[START Given information]

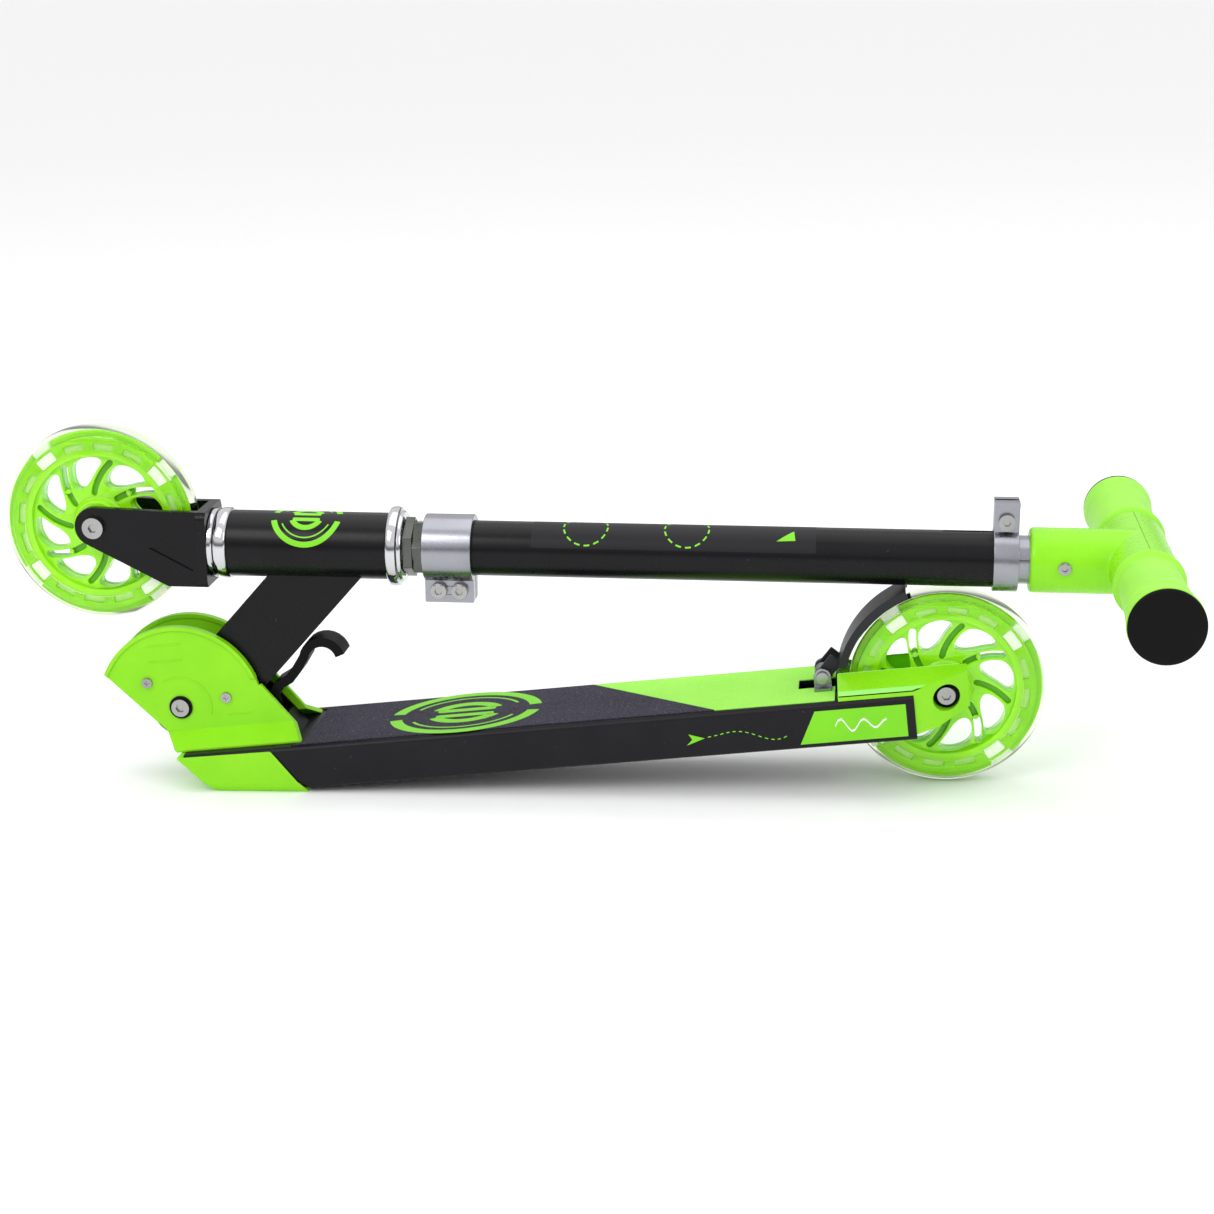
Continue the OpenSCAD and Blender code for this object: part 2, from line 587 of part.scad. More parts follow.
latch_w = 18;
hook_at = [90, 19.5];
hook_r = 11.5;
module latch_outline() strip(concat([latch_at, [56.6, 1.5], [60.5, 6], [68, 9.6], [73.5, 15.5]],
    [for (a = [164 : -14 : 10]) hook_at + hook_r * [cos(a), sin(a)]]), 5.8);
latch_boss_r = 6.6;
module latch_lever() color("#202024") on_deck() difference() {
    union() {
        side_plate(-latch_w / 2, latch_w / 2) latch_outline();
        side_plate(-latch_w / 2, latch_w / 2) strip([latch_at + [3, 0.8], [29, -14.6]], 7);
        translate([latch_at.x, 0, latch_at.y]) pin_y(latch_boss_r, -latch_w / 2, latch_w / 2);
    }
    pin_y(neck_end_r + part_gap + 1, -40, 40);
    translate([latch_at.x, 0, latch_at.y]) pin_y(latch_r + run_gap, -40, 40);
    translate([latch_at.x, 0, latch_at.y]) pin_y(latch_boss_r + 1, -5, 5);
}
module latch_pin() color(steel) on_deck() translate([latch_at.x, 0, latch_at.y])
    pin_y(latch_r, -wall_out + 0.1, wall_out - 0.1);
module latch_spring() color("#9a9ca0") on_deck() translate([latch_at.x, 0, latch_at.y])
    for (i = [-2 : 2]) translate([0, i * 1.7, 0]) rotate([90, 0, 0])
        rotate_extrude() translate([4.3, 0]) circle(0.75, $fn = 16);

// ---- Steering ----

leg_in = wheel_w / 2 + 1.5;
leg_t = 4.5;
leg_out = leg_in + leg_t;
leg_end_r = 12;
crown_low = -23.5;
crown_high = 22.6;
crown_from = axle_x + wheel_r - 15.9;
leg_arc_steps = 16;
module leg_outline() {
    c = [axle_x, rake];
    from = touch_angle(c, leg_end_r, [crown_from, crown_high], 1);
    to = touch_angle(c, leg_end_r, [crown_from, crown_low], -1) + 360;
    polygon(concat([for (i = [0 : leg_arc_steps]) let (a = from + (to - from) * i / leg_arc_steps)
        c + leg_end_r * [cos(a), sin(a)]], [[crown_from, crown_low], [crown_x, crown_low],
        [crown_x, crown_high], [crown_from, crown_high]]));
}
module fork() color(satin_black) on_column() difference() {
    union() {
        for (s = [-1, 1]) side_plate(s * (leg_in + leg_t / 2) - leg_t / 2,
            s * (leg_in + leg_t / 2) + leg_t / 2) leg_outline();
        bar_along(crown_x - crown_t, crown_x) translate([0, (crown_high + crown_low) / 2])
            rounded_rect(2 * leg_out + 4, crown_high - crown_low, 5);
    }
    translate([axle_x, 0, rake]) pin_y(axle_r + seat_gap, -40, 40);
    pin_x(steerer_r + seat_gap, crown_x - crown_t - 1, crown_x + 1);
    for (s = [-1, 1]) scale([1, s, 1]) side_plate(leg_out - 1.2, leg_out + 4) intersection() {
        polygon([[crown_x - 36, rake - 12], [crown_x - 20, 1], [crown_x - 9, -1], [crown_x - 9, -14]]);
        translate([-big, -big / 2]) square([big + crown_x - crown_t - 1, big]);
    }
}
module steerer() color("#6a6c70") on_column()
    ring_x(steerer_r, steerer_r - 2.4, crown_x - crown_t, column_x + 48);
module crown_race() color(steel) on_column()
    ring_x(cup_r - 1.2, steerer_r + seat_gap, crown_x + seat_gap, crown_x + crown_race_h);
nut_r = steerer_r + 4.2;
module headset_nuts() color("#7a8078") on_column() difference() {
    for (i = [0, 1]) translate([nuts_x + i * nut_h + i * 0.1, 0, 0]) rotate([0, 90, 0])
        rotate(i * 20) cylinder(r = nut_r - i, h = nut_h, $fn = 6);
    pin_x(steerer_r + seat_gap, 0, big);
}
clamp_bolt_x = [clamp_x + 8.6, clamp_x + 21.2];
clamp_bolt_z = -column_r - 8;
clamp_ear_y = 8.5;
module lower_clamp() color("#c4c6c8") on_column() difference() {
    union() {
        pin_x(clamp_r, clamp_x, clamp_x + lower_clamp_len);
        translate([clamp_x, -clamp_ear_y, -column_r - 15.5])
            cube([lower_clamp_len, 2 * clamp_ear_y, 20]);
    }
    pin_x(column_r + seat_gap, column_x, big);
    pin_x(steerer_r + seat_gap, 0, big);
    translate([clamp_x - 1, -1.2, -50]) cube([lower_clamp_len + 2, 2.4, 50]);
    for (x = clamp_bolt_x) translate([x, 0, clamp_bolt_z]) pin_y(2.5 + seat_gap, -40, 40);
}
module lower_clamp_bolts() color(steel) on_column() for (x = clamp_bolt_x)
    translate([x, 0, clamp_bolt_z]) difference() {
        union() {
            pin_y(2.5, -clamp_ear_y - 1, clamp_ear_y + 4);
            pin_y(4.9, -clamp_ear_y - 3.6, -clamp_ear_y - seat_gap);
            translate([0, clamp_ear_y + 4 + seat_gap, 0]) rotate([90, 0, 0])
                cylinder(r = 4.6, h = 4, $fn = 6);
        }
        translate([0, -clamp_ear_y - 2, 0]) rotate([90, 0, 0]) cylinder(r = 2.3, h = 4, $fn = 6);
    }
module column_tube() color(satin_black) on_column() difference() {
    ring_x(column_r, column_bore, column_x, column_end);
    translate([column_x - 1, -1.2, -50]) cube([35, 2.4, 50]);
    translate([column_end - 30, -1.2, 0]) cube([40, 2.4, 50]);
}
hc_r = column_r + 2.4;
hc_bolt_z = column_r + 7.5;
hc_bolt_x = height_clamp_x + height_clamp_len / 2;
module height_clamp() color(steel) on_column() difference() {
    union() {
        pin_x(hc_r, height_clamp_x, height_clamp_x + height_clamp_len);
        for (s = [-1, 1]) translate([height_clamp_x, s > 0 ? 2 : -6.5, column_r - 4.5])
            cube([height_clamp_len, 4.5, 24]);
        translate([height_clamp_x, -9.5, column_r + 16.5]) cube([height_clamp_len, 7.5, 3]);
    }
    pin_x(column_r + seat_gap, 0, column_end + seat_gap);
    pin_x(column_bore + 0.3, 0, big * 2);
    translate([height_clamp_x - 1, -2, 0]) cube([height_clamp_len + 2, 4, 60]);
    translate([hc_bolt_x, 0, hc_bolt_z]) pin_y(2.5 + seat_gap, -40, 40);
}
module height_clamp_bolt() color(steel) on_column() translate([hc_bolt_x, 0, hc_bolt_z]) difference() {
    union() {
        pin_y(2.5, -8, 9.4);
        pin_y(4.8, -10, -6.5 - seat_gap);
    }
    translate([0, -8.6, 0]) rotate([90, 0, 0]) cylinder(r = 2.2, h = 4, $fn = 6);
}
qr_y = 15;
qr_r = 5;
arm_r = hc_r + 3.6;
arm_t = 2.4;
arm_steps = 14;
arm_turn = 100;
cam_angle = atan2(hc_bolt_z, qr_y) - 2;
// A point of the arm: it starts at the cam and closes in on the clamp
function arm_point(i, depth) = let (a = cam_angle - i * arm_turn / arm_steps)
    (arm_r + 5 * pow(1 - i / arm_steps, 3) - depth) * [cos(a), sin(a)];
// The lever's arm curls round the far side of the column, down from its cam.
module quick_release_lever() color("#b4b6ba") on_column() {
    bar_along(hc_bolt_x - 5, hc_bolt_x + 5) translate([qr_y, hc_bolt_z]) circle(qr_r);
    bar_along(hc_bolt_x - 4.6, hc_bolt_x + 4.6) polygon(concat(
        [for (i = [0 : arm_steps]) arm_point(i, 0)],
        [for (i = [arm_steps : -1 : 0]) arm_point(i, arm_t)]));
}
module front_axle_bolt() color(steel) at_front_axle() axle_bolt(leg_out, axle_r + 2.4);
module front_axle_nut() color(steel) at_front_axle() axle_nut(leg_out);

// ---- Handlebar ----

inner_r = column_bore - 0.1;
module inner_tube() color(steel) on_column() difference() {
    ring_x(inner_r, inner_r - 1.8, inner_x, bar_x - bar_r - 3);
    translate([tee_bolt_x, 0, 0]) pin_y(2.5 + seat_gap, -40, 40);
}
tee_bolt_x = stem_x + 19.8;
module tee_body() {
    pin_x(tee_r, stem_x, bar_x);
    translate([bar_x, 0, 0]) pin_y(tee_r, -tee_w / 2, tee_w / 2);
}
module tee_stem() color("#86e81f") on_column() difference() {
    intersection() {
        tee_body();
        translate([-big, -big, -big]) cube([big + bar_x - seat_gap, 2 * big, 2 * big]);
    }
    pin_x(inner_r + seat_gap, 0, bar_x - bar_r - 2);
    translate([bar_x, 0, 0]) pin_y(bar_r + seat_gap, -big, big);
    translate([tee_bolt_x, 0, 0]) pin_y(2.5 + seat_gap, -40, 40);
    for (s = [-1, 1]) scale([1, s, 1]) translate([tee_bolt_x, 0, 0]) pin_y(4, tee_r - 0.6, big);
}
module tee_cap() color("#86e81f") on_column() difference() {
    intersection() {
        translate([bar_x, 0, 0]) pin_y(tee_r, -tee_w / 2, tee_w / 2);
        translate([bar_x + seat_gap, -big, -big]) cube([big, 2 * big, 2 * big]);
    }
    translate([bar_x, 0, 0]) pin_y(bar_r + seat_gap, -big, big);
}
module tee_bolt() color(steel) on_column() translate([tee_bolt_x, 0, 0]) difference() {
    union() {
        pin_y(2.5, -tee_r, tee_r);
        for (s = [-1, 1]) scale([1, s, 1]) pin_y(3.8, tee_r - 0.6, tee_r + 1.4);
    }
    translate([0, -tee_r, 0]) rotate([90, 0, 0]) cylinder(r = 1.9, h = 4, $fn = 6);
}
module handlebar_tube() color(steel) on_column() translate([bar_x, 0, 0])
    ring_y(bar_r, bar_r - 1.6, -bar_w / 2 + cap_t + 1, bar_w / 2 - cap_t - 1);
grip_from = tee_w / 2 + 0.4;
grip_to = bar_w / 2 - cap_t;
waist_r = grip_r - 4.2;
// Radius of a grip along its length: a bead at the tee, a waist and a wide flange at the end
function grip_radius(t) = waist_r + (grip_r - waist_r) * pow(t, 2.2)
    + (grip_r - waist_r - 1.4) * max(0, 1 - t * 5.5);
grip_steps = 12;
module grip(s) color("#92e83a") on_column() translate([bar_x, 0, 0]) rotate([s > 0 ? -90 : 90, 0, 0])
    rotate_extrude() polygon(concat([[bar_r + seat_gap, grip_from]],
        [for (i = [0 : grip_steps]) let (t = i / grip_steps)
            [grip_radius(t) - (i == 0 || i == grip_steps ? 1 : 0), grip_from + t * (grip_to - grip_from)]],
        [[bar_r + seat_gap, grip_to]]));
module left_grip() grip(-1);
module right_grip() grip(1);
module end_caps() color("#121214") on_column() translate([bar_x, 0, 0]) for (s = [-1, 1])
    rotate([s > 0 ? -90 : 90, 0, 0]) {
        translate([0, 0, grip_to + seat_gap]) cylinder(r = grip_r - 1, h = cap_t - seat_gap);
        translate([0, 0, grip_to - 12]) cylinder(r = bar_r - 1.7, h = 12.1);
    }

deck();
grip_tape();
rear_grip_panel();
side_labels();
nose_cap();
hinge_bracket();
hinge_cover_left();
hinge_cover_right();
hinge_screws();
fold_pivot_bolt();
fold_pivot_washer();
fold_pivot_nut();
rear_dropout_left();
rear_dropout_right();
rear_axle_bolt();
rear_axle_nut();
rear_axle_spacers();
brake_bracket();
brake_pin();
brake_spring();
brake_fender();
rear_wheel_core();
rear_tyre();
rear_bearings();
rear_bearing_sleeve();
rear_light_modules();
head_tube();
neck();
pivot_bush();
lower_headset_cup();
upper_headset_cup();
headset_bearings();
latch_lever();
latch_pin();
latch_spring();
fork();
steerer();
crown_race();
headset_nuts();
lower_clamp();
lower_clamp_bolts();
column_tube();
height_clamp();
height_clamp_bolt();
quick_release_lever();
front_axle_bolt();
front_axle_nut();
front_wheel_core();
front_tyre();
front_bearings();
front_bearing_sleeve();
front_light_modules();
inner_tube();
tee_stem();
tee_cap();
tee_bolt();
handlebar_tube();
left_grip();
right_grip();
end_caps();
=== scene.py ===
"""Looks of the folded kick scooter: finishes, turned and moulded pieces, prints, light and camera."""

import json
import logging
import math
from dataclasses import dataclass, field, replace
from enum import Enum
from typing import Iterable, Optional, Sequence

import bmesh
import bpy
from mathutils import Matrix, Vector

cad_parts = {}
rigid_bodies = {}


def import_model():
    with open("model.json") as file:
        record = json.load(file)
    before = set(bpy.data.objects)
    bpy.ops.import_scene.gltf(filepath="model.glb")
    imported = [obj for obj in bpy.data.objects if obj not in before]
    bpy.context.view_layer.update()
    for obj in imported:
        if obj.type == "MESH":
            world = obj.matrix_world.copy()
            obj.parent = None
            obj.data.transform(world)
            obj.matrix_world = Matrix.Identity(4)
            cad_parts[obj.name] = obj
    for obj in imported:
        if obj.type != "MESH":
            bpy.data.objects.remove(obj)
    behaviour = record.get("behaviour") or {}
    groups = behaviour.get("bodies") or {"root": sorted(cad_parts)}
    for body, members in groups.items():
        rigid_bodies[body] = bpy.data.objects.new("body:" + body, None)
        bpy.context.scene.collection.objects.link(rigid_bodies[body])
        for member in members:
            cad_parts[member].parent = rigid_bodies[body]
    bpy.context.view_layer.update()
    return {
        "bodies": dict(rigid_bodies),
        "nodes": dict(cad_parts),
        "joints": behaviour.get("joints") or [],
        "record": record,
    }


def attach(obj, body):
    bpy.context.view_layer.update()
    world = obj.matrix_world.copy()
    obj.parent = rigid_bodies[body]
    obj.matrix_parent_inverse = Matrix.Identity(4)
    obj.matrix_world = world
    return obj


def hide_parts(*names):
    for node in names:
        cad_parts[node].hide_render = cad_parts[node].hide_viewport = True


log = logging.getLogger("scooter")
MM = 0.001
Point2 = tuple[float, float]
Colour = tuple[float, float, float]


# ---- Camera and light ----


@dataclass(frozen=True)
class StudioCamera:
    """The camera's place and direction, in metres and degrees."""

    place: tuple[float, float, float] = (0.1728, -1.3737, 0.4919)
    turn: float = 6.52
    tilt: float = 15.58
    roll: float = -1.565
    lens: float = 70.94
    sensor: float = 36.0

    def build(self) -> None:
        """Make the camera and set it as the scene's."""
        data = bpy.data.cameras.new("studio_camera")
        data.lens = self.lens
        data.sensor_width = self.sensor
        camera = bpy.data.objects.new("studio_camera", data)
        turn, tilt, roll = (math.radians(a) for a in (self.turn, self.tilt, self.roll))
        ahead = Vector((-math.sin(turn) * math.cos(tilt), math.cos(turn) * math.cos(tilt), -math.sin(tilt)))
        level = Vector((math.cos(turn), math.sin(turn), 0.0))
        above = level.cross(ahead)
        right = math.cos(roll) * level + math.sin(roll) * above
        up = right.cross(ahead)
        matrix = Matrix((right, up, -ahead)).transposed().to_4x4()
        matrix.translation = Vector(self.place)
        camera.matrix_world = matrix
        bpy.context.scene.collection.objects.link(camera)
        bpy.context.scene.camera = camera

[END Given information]

Set down exactly the lines from the line that contains "rear_axle_nut();" to the line that contains "obj.matrix_world = Matrix.Identity(4)", both lines included, and nothing more.

▶ _Exercise output_:
rear_axle_nut();
rear_axle_spacers();
brake_bracket();
brake_pin();
brake_spring();
brake_fender();
rear_wheel_core();
rear_tyre();
rear_bearings();
rear_bearing_sleeve();
rear_light_modules();
head_tube();
neck();
pivot_bush();
lower_headset_cup();
upper_headset_cup();
headset_bearings();
latch_lever();
latch_pin();
latch_spring();
fork();
steerer();
crown_race();
headset_nuts();
lower_clamp();
lower_clamp_bolts();
column_tube();
height_clamp();
height_clamp_bolt();
quick_release_lever();
front_axle_bolt();
front_axle_nut();
front_wheel_core();
front_tyre();
front_bearings();
front_bearing_sleeve();
front_light_modules();
inner_tube();
tee_stem();
tee_cap();
tee_bolt();
handlebar_tube();
left_grip();
right_grip();
end_caps();
=== scene.py ===
"""Looks of the folded kick scooter: finishes, turned and moulded pieces, prints, light and camera."""

import json
import logging
import math
from dataclasses import dataclass, field, replace
from enum import Enum
from typing import Iterable, Optional, Sequence

import bmesh
import bpy
from mathutils import Matrix, Vector

cad_parts = {}
rigid_bodies = {}


def import_model():
    with open("model.json") as file:
        record = json.load(file)
    before = set(bpy.data.objects)
    bpy.ops.import_scene.gltf(filepath="model.glb")
    imported = [obj for obj in bpy.data.objects if obj not in before]
    bpy.context.view_layer.update()
    for obj in imported:
        if obj.type == "MESH":
            world = obj.matrix_world.copy()
            obj.parent = None
            obj.data.transform(world)
            obj.matrix_world = Matrix.Identity(4)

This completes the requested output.